**Your instructions**
Starting at the line that has "Turn this picture" and stopping after the line that has "ramp_z = 0.22", reproduce the listing below exactly; omit everything else.

**The input**
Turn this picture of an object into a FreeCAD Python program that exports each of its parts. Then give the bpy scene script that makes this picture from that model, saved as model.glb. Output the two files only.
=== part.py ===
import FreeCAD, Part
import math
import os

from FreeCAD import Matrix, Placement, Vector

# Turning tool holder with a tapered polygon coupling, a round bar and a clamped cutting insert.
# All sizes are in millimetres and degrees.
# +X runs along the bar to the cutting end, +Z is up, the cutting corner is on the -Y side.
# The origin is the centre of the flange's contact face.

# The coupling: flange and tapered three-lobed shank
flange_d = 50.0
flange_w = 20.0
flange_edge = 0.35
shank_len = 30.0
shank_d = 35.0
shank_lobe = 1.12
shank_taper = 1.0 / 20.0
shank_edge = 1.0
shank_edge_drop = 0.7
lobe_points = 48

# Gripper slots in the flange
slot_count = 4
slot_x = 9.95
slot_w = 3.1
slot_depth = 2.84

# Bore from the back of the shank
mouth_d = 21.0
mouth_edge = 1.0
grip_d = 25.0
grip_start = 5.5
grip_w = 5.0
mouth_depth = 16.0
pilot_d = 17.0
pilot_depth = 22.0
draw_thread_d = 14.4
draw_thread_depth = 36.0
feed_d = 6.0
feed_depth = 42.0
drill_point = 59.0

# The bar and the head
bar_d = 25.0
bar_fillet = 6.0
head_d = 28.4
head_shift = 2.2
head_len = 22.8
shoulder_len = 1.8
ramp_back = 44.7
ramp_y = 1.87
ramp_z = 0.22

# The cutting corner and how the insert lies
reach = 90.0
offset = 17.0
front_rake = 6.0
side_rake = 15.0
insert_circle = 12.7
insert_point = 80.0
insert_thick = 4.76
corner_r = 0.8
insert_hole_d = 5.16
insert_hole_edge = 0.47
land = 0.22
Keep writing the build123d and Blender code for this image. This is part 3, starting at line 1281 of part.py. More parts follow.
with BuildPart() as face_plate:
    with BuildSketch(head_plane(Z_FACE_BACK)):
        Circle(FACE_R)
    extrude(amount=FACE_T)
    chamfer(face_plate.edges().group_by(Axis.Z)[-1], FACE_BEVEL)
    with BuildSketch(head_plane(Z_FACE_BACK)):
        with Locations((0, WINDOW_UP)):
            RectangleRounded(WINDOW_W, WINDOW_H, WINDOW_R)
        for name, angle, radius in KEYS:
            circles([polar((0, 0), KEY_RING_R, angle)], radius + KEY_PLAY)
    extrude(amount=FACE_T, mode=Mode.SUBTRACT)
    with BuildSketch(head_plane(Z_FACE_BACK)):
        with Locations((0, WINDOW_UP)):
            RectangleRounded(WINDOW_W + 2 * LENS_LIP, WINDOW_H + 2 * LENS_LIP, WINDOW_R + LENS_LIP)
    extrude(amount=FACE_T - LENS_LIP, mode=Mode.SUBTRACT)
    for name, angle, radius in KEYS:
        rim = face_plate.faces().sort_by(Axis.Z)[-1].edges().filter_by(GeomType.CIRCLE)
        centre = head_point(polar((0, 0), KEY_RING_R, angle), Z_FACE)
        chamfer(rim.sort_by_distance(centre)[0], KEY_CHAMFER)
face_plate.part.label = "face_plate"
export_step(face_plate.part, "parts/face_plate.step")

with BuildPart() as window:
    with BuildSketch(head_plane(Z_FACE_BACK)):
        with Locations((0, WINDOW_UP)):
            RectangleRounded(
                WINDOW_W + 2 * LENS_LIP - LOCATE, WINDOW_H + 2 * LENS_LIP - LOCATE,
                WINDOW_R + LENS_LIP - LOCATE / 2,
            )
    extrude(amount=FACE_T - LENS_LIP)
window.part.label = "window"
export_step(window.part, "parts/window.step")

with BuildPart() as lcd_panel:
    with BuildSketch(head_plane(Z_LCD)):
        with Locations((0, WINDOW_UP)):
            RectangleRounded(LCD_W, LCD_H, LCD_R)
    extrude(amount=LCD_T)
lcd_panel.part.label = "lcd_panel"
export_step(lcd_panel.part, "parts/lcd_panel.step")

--

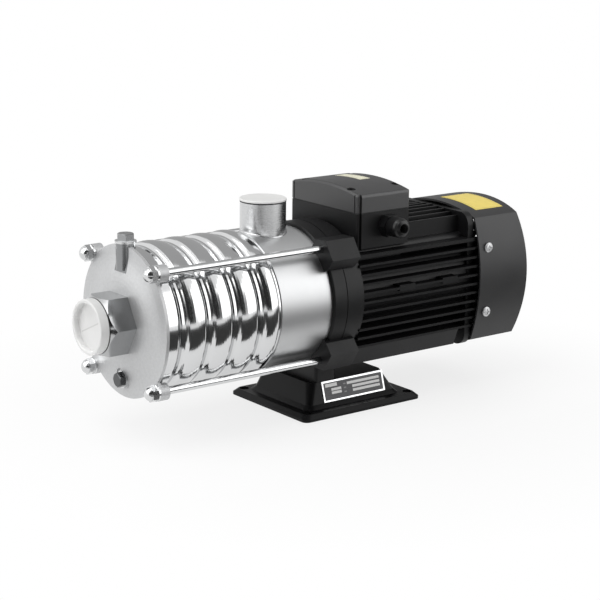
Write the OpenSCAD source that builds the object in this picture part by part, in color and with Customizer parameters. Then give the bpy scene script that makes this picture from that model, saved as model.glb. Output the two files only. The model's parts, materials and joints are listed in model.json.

**In response**
Turn this picture of an object into a FreeCAD Python program that exports each of its parts. Then give the bpy scene script that makes this picture from that model, saved as model.glb. Output the two files only.
=== part.py ===
import FreeCAD, Part
import math
import os

from FreeCAD import Matrix, Placement, Vector

# Turning tool holder with a tapered polygon coupling, a round bar and a clamped cutting insert.
# All sizes are in millimetres and degrees.
# +X runs along the bar to the cutting end, +Z is up, the cutting corner is on the -Y side.
# The origin is the centre of the flange's contact face.

# The coupling: flange and tapered three-lobed shank
flange_d = 50.0
flange_w = 20.0
flange_edge = 0.35
shank_len = 30.0
shank_d = 35.0
shank_lobe = 1.12
shank_taper = 1.0 / 20.0
shank_edge = 1.0
shank_edge_drop = 0.7
lobe_points = 48

# Gripper slots in the flange
slot_count = 4
slot_x = 9.95
slot_w = 3.1
slot_depth = 2.84

# Bore from the back of the shank
mouth_d = 21.0
mouth_edge = 1.0
grip_d = 25.0
grip_start = 5.5
grip_w = 5.0
mouth_depth = 16.0
pilot_d = 17.0
pilot_depth = 22.0
draw_thread_d = 14.4
draw_thread_depth = 36.0
feed_d = 6.0
feed_depth = 42.0
drill_point = 59.0

# The bar and the head
bar_d = 25.0
bar_fillet = 6.0
head_d = 28.4
head_shift = 2.2
head_len = 22.8
shoulder_len = 1.8
ramp_back = 44.7
ramp_y = 1.87
ramp_z = 0.22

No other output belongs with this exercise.